• [Task]: Reproduce the section of the listing that begins at the line containing "clear_scene()" and finishes at the line containing "obj.matrix_parent_inverse = Matrix.Identity(4)". Include both end lines and nothing beyond them.

----------------

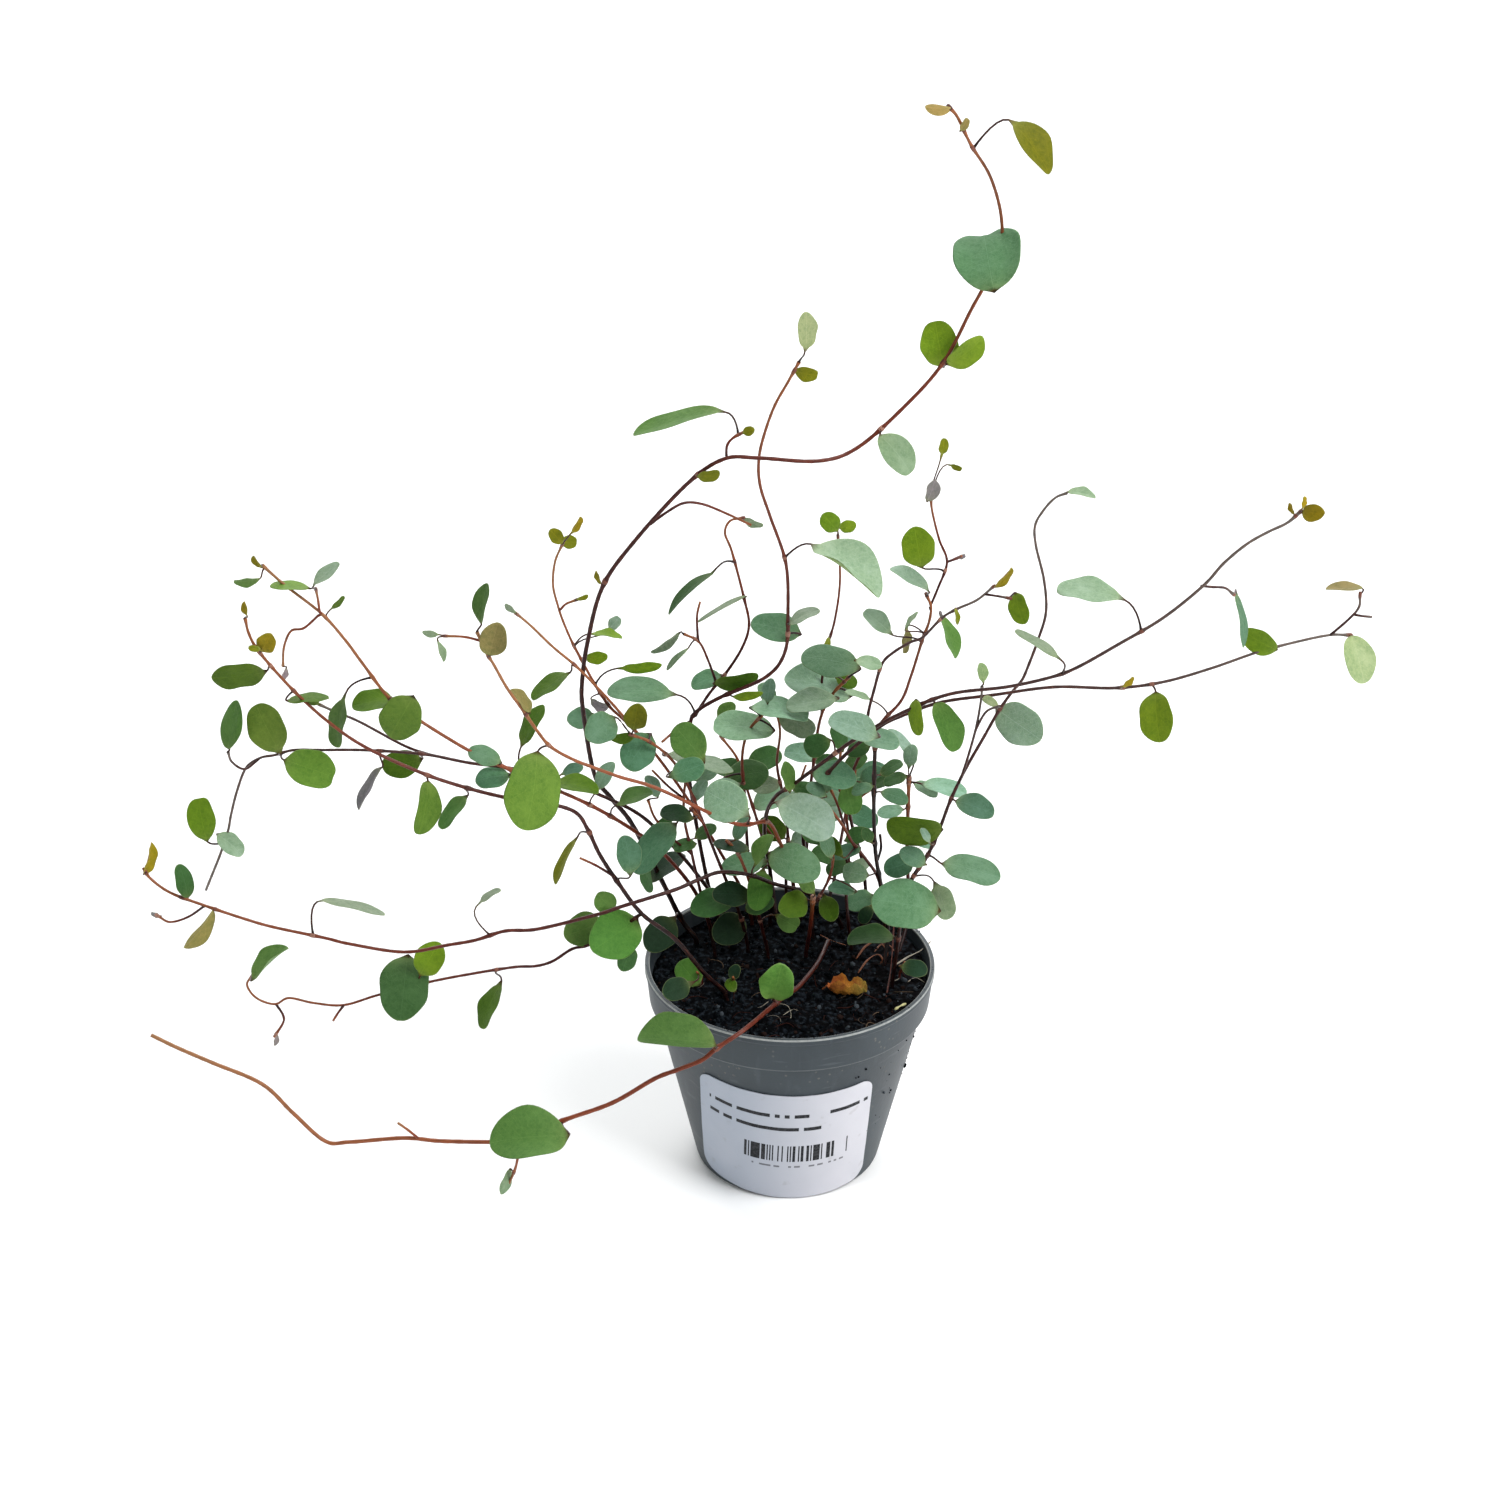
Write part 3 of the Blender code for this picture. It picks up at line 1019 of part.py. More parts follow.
def make_soil(holes):
    """Peat that fills the pot, with a low crumbly top and a plain hole round each stem."""
    draw = np.random.default_rng(SOIL_SEED)
    bottom = FLOOR + GAP
    step_height = POT_HEIGHT - STEP_DROP
    collar_height = POT_HEIGHT - COLLAR_DROP
    side = WALL + GAP
    foot_radius = COLLAR_RADIUS - COLLAR_DRAFT - side
    wide = foot_radius + (RIM_RADIUS - COLLAR_RADIUS) * 0.3
    profile = [
        (0.0, bottom),
        (body_radius(bottom) - side, bottom),
        (BODY_TOP_RADIUS - side, step_height + GAP),
        (foot_radius, collar_height + LIP_STEP + GAP),
        (wide, SOIL_LEVEL),
    ]
    profile += [(wide * share, SOIL_LEVEL) for share in SOIL_RINGS]
    profile.append((0.0, SOIL_LEVEL))
    points, faces = turned(profile, SOIL_SIDES)
    points = np.asarray(points)
    inner = (points[:, 2] == SOIL_LEVEL) & (np.hypot(points[:, 0], points[:, 1]) < wide - 1)
    points[inner, 2] += draw.uniform(-SOIL_BUMP, SOIL_BUMP, inner.sum())
    triangles = []
    for face in faces:
        triangles += [[face[0], b, c] for b, c in zip(face[1:], face[2:])]
    soil = add_object("soil", points, triangles, PEAT)
    cutters = []
    for foot, way, radius in holes:
        path = [foot - way * GAP, foot + way * (ROOT_DEPTH + HOLE_RISE)]
        points, faces = tube(path, [radius + HOLE_CLEARANCE] * 2, HOLE_SIDES)
        cutters.append(add_object("hole", points, faces, PEAT))
    boolean(soil, "DIFFERENCE", cutters)


# Dry leaf

def make_dry_leaf():
    """A fallen, curled leaf that lies on the soil."""
    at = on_soil(*DRY_LEAF_AT) + [0, 0, DRY_LEAF_RISE]
    ahead = unit(np.array([0.97, -0.2, 0.06]))
    across = unit(np.cross([0.05, 0.1, 1.0], ahead))
    frame = (at, ahead, across, np.cross(ahead, across), DRY_LEAF_LENGTH, DRY_LEAF_WIDTH)
    stalk = spine_point(frame, 0.0)
    path = np.array([stalk - ahead * DRY_STALK + [0, 0, DRY_STALK / 5], stalk])
    points, faces = leaf_solid(frame, path, PETIOLE_RADIUS, BLADE)
    add_object("dry_leaf", points, faces, WITHERED)


clear_scene()
make_pot()
make_label()
planting = Plant()
plant_all(planting)
make_vines(planting)
make_soil(planting.holes)
make_dry_leaf()
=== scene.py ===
"""A wire vine in its nursery pot, dressed for looks.

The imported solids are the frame. Each piece below takes the place of one of them: the moulded
pot, the peat, the paper label, every leafy stem and the fallen leaf. Lengths are millimetres
until a mesh is put in, and colours are shades as they are seen on a screen, from 0 to 255.
"""
import math

import bpy
import numpy as np
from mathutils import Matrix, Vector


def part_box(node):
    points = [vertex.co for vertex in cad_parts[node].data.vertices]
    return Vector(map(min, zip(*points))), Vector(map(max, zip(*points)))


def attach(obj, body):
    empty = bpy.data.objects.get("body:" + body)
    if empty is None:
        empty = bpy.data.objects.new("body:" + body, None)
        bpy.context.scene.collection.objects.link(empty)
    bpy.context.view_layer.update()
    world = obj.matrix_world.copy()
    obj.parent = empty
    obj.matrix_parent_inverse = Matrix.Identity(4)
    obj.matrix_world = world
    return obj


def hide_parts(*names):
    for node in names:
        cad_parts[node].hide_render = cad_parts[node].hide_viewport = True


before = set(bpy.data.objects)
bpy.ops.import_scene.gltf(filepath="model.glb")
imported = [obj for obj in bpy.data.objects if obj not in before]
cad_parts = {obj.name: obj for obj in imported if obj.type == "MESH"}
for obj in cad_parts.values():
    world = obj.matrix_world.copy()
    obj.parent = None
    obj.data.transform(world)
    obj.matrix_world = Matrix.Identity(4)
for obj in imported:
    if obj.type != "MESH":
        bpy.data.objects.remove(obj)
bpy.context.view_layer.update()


# Nursery pot: one thin shell of slate-grey polypropylene, injection moulded, with a tapering
# wall, a step that pots stack by, a collar and a rolled lip. Five round holes drain the base.

MM = 0.001
POT_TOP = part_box("pot")[1].z / MM
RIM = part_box("pot")[1].x / MM
BASE = 29.0
STEP_HEIGHT = POT_TOP - 13.0
STEP_RADIUS = 41.8
COLLAR_HEIGHT = POT_TOP - 12.0
COLLAR_RADIUS = 43.6
LIP_HEIGHT = POT_TOP - 2.2
LIP_STEP = 0.4
LIP_DRAFT = 0.05
LIP_EXTRA = 0.3
WALL = 1.2
FLOOR = 2.0
FLOOR_DRAFT = 0.46
CORNER_REACHES = (1.4, 0.45, 0.5, 0.3, 0.3, 0.45, 0.4, 0.5, 0.5, 1.0)
CORNER_STEPS = 5
POT_SIDES = 168
DRAIN_RING = 19.0
DRAIN_RADIUS = 3.0
DRAIN_HOLES = 5
DRAIN_SIDES = 28
SHARP_EDGE = math.radians(50)


class Shade:
    """A shader socket. Arithmetic on it adds Math nodes, and gives the socket of the answer."""

    def __init__(self, finish, socket):
        self.finish = finish
        self.socket = socket

    def reckon(self, operation, *values):
        """A Math node that works on the values."""
        return self.finish.node("Math", {"operation": operation}, dict(enumerate(values)))

    def __add__(self, other):
        return self.reckon("ADD", self, other)

    def __sub__(self, other):
        return self.reckon("SUBTRACT", self, other)

    def __rsub__(self, other):
        return self.reckon("SUBTRACT", other, self)

    def __mul__(self, other):
        return self.reckon("MULTIPLY", self, other)

    def __gt__(self, other):
        return self.reckon("GREATER_THAN", self, other)

    def __lt__(self, other):
        return self.reckon("LESS_THAN", self, other)

    __radd__ = __add__
    __rmul__ = __mul__

    def floor(self):
        return self.reckon("FLOOR", self)

    def fraction(self):
        return self.reckon("FRACT", self)

    def size(self):
        return self.reckon("ABSOLUTE", self)

    def part(self, index):
        """Another output of the same node."""
        return Shade(self.finish, self.socket.node.outputs[index])

    def rise(self, low, high):
        """0 below the low value, 1 above the high one, and a smooth step between."""
        sockets = {"Value": self, "From Min": low, "From Max": high}
        return self.finish.node("MapRange", {"interpolation_type": "SMOOTHSTEP"}, sockets)

    def band(self, middle, near, far):
        """1 where the value is near the middle one, 0 where it is far from it."""
        return 1 - (self - middle).size().rise(near, far)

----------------

• [Expected output]:
clear_scene()
make_pot()
make_label()
planting = Plant()
plant_all(planting)
make_vines(planting)
make_soil(planting.holes)
make_dry_leaf()
=== scene.py ===
"""A wire vine in its nursery pot, dressed for looks.

The imported solids are the frame. Each piece below takes the place of one of them: the moulded
pot, the peat, the paper label, every leafy stem and the fallen leaf. Lengths are millimetres
until a mesh is put in, and colours are shades as they are seen on a screen, from 0 to 255.
"""
import math

import bpy
import numpy as np
from mathutils import Matrix, Vector


def part_box(node):
    points = [vertex.co for vertex in cad_parts[node].data.vertices]
    return Vector(map(min, zip(*points))), Vector(map(max, zip(*points)))


def attach(obj, body):
    empty = bpy.data.objects.get("body:" + body)
    if empty is None:
        empty = bpy.data.objects.new("body:" + body, None)
        bpy.context.scene.collection.objects.link(empty)
    bpy.context.view_layer.update()
    world = obj.matrix_world.copy()
    obj.parent = empty
    obj.matrix_parent_inverse = Matrix.Identity(4)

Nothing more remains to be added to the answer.